The webmaster put up a new strip today, if you want to see the Gygax one the link for it is http://www.xkcd.com/393/

I hope Caine Black Knife gets out to your Star Wars readers Matt, not only because money is an excellent motivator, the "February-midnight-in-a-war-zone" darkness is nothing to be wary of. It invokes a level of seriousness in the books that is hard to come by these days and shouldn't go unnoticed.

I believe you quoted Sturgeon's Law in an interview and I couldn't agree more. It is damn near impossible to come by honest to God in your face writing in today's world.

Aaron Renfroe said...

Meh.

So, I want to be more active and help you write more Caine novels.

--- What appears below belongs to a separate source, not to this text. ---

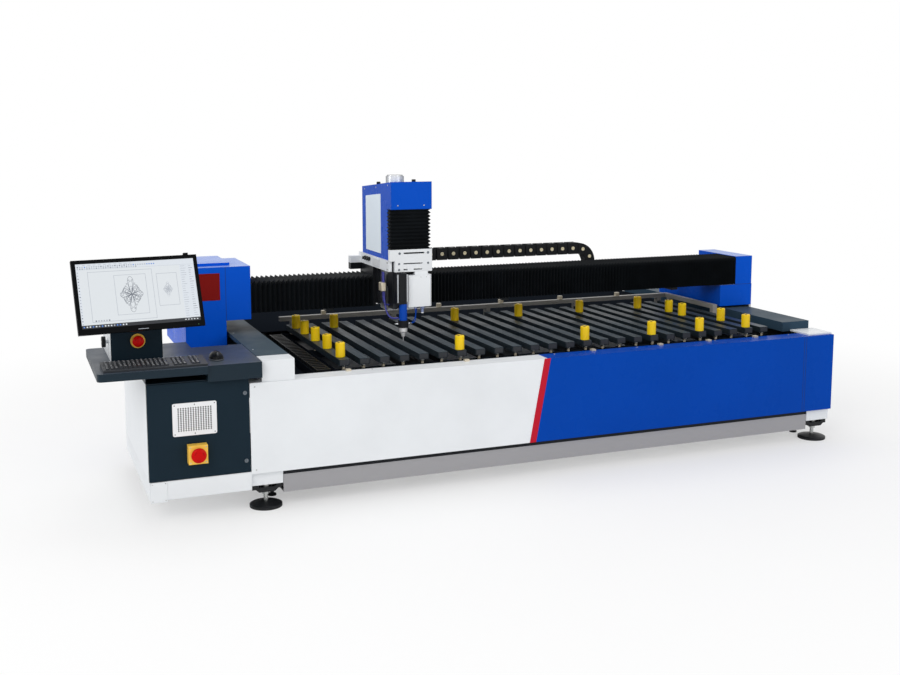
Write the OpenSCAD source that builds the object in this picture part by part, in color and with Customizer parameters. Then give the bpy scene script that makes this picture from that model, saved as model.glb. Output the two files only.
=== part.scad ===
// Flatbed gantry laser engraving machine with a side console.
// X runs along the front panel, Y runs from the front to the back, Z is up.
// The origin is the centre of the front left levelling pad, on the floor.

/* [Bed] */
// Length of the front panel
bed_len = 3240; // [3000:10:3600]
// Depth of the bed from the front panel to the rear panel
bed_depth = 2000; // [1950:10:2300]
// Height of the panel tops above the floor
bed_top = 590; // [560:5:640]
// Height of the panel bottoms above the floor
bed_bottom = 172; // [150:2:220]
// Thickness of the folded sheet panels
sheet_t = 3; // [2:0.5:4]
// Width of the flange folded back from the top of the front panel
flange_w = 105; // [100:1:125]
// Place of the slanted joint along the top of the front panel
joint_top_x = 1480; // [1200:10:1800]
// How far the slanted joint leans from top to bottom
joint_lean = 77; // [40:1:120]
// Width of the red stripe over the slanted joint
stripe_w = 34; // [20:1:60]
// Distance of the left bed side from the end of the front panel
side_inset = 50; // [46:1:54]

/* [Frame] */
// Side of the square frame tubes
tube_w = 80; // [60:5:90]
// Wall of the frame tubes
tube_t = 5; // [3:0.5:8]
// Height of the lower beam's underside above the floor
low_beam_z = 66; // [50:2:90]
// Number of cross tubes under the table
cross_n = 6; // [4:1:8]

/* [Feet] */
// Diameter of the levelling pads
pad_d = 149; // [120:1:160]
// Distance of the pads from the bed ends
foot_inset_x = 75; // [75:1:90]
// Distance of the pads from the bed front and back
foot_inset_y = 60; // [60:1:80]
// Diameter of the levelling studs
stud_d = 20; // [16:1:30]
// Diameter of the small support pads
small_pad_d = 40; // [30:1:60]

/* [Slat table] */
// Number of slats
slat_n = 25; // [20:1:25]
// Distance from one slat to the next
slat_pitch = 100; // [90:1:100]
// Width of a slat tube
slat_w = 50; // [40:1:60]
// Height of a slat tube
slat_h = 30; // [25:1:40]
// Wall of a slat tube
slat_t = 2.5; // [2:0.5:4]
// Length of the slats
slat_len = 1042; // [900:1:1060]
// Left edge of the first slat
slat_x0 = 459; // [455:1:480]
// Gap between the front flange and the slat ends
slat_gap = 45; // [40:1:60]
// Height of the slat tops above the panel tops
slat_rise = 42; // [38:1:50]
// Diameter of the yellow stops
stop_d = 46; // [40:1:48]
// Height of the yellow stops
stop_h = 72; // [60:1:90]

/* [Rail covers] */
// Left edge of the left rail cover
cover_l_x = 57; // [56:1:58]
// Width of the left rail cover
cover_l_w = 150; // [145:1:160]
// Height of the left rail cover above the panel tops
cover_l_h = 98; // [90:1:110]
// Left edge of the right rail cover, measured back from the right bed end
cover_r_back = 207; // [200:1:215]
// Width of the right rail cover
cover_r_w = 178; // [170:1:180]
// Height of the right rail cover above the panel tops
cover_r_h = 52; // [50:1:56]
// Wall of the rail covers
cover_t = 4; // [3:0.5:5]
// Length of the white caps at the ends of the left cover
cap_len = 106; // [90:1:110]

/* [Gantry] */
// Distance from the front panel to the front of the gantry
gantry_y = 731; // [728:1:760]
// Depth of the upper gantry end boxes
block_depth = 390; // [370:1:395]
// Depth of the long lower gantry boxes
leg_depth = 669; // [640:1:669]
// Height of the bellows' underside above the floor
bellows_z = 784; // [780:1:790]
// Height of the beam bellows
bellows_h = 165; // [162:1:175]
// Depth of the beam bellows
bellows_d = 220; // [215:1:235]
// Depth of a pleat in the beam bellows
pleat_d = 18; // [12:1:20]
// Pleats in the left beam bellows
pleats_left = 25; // [15:1:35]
// Pleats in the right beam bellows
pleats_right = 103; // [60:1:120]
// Rise of the left end box over the beam bellows
left_block_rise = 78; // [51:1:111]
// Reach of the left leg beyond the front panel's left end
left_leg_out = 162; // [140:1:180]
// Left face of the beam, where the left end box stops
beam_x0 = 168; // [160:1:180]
// Distance of the right end box's inner face from the right bed end
beam_end_back = 129; // [125:1:135]
// Wall of the end boxes
block_t = 4; // [3:0.5:5]
// Side of the square red plate
plate_side = 136; // [110:1:150]

/* [Cable chain] */
// Height of a cable chain link
link_h = 69; // [60:1:70]
// Width of the cable chain
link_w = 60; // [50:1:62]
// Length of a cable chain link
link_l = 72; // [50:1:80]
// Outer radius of the cable chain's bend
bend_r = 118; // [112:1:118]
// Place of the bend's centre along the beam
bend_x = 2253; // [2200:1:2300]

/* [Head] */
// Left face of the head cover
head_x = 825; // [815:1:835]
// Width of the head cover
head_w = 217; // [212:1:222]
// Front face of the head
head_y = 450; // [445:1:455]
// Depth of the head cover
head_d = 478; // [460:1:490]
// Height of the head cover's front edge above the floor
head_top = 1449; // [1430:1:1470]
// How much lower the head cover is at its back
head_slope = 42; // [20:1:60]
// Height of the head cover's underside above the beam bellows
head_over_beam = 102; // [102:1:107]
// Height of the carriage's saddle over the beam
saddle_h = 56; // [50:1:56]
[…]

I'm sure your publicist has all sorts of data and crap...and I know you'll have a better idea, but here goes.

What do y'all think of the Asshole Maneuver:

1: Bombard popular blogs with content and quotes related to MWS work.

2: Subsidize tattoos or other forms of advertisement that will glean public attention.

3: Go from store to store inserting slips of paper into each and every book with clips from MWS work and indicate that they should read that work "or else."

4: Get published and dedicate our stuff to MWS.

5: End the war in Iraq - dedicate it to MWS. How?...

Make them all wear bikini clothes and shoot those who do not. No room for hidden bombs when you're mostly naked.

With these key points, I suspect change is in the wind my friends!

Robert said...

It is really astonishing, when we take a look at it, how his work influenced so much of our modern entertainment culture. Novels, videogames, tabletop games, even some movies. None of which would have existed in their current form (or possibly existed at all) without him. I wish I had the time to enjoy a true D&D campaign like Ankhana; but I definitely owe him for the Baldur's Gate series of PC games. I just wish I had snuck into to the Game Design classes while I was at Full Sail so that I could have met him before his passing. RIP Gary, you gave us a sandbox and let our imaginations run wild.

Unknown said...

I said it before, I'll say it again: I wish I could play with Matt as GM.